April 30th, 2008 at 11:48 am
Oh Glinda, it’s okay. Sometimes you can’t know that the advice you give for one situation will be applied equally to another where it isn’t as useful. Boys get the message early and often from all sorts of sources that tears aren’t allowed to them. Who knows for sure whether it was your words that first day or the coach’s words ever since that made him think crying was bad and weak? After all, if he said multiple times that you should be proud of him for not crying, chances are he’s heard the ‘don’t cry’ message reinforced at least a few times on the T-ball diamond. In the aftermath of the accident, you gave him good advice: to allow himself what outlet he needed. With a bit of luck and a good tailwind, maybe he’ll listen to that bit of advice when he really needs it.
In the meantime, I’m sending ice cream and hugs to both you and the Munchkin. It sounds like you could both use them.
April 30th, 2008 at 6:21 pm
I cried a little tear for the Munchkin and you Glinda. Who hurt worse, the little man being brave thru the pain or his mum feeling guilty for more reasons than she should? Yes, we tell our little boys to buck up and be brave. That boys don’t cry. We cuddle our little girls and tell them to get it out, they will feel better. We swear we won’t raise our kids based on stereotypes but find ourselves channeling the same messages our parents gave us. It is a fine line we tread. You are doing fine, you are aware, and you will be there when the Munchkin falls and cries. You will be there when he pushes you away and tells you to stop treating him like a baby. And you will be there each time telling him that’s OK.
May 1st, 2008 at 9:02 pm
Poor little Munchkin. He’ll be okay, though. He’s got a good momma who loves him and wants him to be happy and healthy.
Be gentle with yourself, Glinda. None of us do it perfectly.
May 3rd, 2008 at 2:27 am
Don’t kick yourself. I’m with raincoaster and gemdiva on this one.
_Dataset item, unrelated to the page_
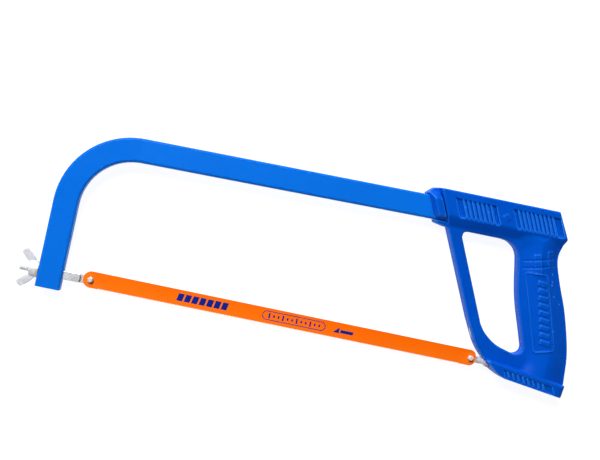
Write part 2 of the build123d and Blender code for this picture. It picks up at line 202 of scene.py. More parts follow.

I think you taught him an important lesson in controlling himself and his emotions. He knows that its OK to cry if he needs to, but also, that he doesn’t have to in order to handle pain. Self-control over actions and emotional responses will serve him well his whole life. Just look at the number of adults who haven’t mastered that skill!
That said, “OUCH!” I would be a wreck and immediately want to whisk him away home to pamper. Good thing I have a few years before kiddo has t-ball. (Even at three, though, one of his favorite phrases is “I fine!” often yelled out dramatically after a spill. Gemdiva’s right, it’s genetic.)
May 5th, 2008 at 12:56 am
It’s an instinctual response. “Don’t cry, don’t cry!” because kids work themselves up once they start a-wailing. I say it to my daughter just as you would say it to your son and I think that makes it even.
You didn’t do anything wrong! I am always saying, “Oh, you’re fine, you’re fine!” while yanking her up from the ground. Then there’s a moment where I pause and double check–“Are you okay, baby?” And she says either that she’s okay or that she got an owie, but since I’m not freaking out she’s not freaking out. I think it’s for the best!